1.1.1 Direito Romano

 

No Direito Romano, com o fim da autotutela e o surgimento da Jurisdição, as medidas gravosas em desfavor do devedor foram ganhando contornos mais humanitários.

Com o surgimento de regras processuais foram sendo extirpadas as cobranças por dívida que atingiam o corpo do devedor ou qualquer outra medida desproporcional. De forma menos gravosa, passou a execução não ser mais pessoal e, sim, patrimonial, visando unicamente à satisfação do inadimplemento.

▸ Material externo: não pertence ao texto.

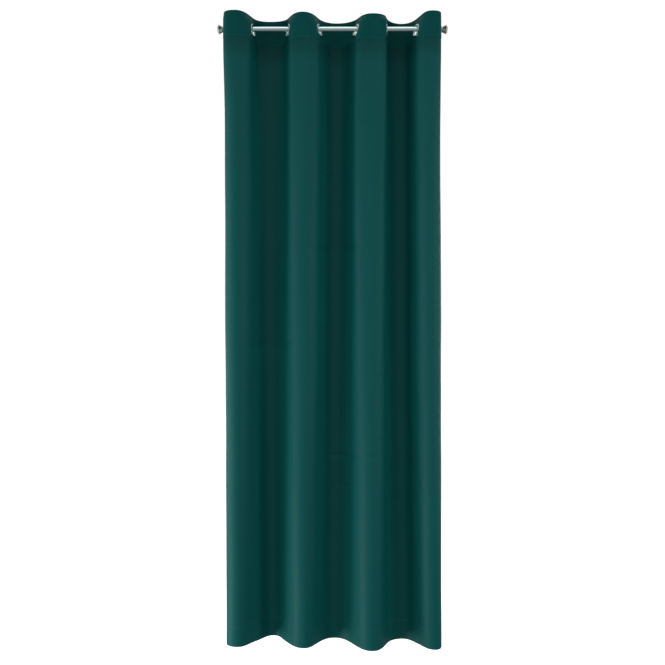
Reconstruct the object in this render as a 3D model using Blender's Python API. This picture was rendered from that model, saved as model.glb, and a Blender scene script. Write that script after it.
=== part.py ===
"""Blackout curtain that hangs in soft folds from eyelet rings on a round rod with flared end knobs.

The origin lies on the rod's axis at mid length. X runs along the rod, -Y faces the room and +Z is up.
All lengths are in metres and all angles in degrees.
"""

import math
from collections import namedtuple

import bmesh
import bpy
from mathutils import Matrix, Vector

# Cloth, as cut and sewn
CLOTH_HEIGHT = 2.500
HEADING_HEIGHT = 0.100
TOP_EDGE_Z = 0.048
CLOTH_THICKNESS = 0.002
HEADING_THICKNESS = 0.003
SEAM_GAP = 0.0003
HEADING_SWAY = 0.007
RING_TOP_Z = 0.022
FLAT_AT_TOP = 0.010
FLAT_AT_RING = 0.030
FLAT_BELOW = 0.012
FLAT_FADE_HEIGHT = 0.400
BEND_FULLNESS = 0.11
END_FULLNESS = 0.37

# Rod and its end knobs
ROD_RADIUS = 0.010
ROD_HALF_LENGTH = 0.446
FINIAL_START_X = 0.4345
FIT_GAP = 0.0003

# Eyelet rings
RING_OUTER_RADIUS = 0.028
RING_INNER_RADIUS = 0.018
RING_BARREL_RADIUS = 0.0202
RING_GROOVE_HALF = 0.0018
HOLE_RADIUS = RING_BARREL_RADIUS + FIT_GAP

# Fineness of the solids
ROUND_STEPS = 24
BEND_STEPS = 4
MARGIN_STEPS = 2
PANEL_ROWS = 18

HEADING_BOTTOM_Z = TOP_EDGE_Z - HEADING_HEIGHT
HEM_Z = TOP_EDGE_Z - CLOTH_HEIGHT
HEADING_HEIGHTS = (TOP_EDGE_Z, (TOP_EDGE_Z + RING_TOP_Z) / 2, RING_TOP_Z, HEADING_BOTTOM_Z)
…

Nos primórdios, quando ainda prevalecia a autotutela, a principal ação de execução era a “actio per manus iniectio”. No que tange a essa forma de execução antiga, Walber Cunha Lima ressalta:

 

No período arcaico, quando ainda prevalecia a justiça privada, a principal ação de execução era a actio per manus iniectio, procedimento seguinte à ação de conhecimento, no qual o credor poderia apossar-se da pessoa do devedor inadimplente ou mesmo praticar violência física contra ele9.

 

Esse era o período em que o devedor quando não cumprisse com o pagamento da dívida era entregue ao credor ou recebia como sanção uma pena corporal, como: perder um membro, ser açoitado em praça pública, tinha seu corpo divido em quantas partes fossem a dívida, era vendido como escravo, etc..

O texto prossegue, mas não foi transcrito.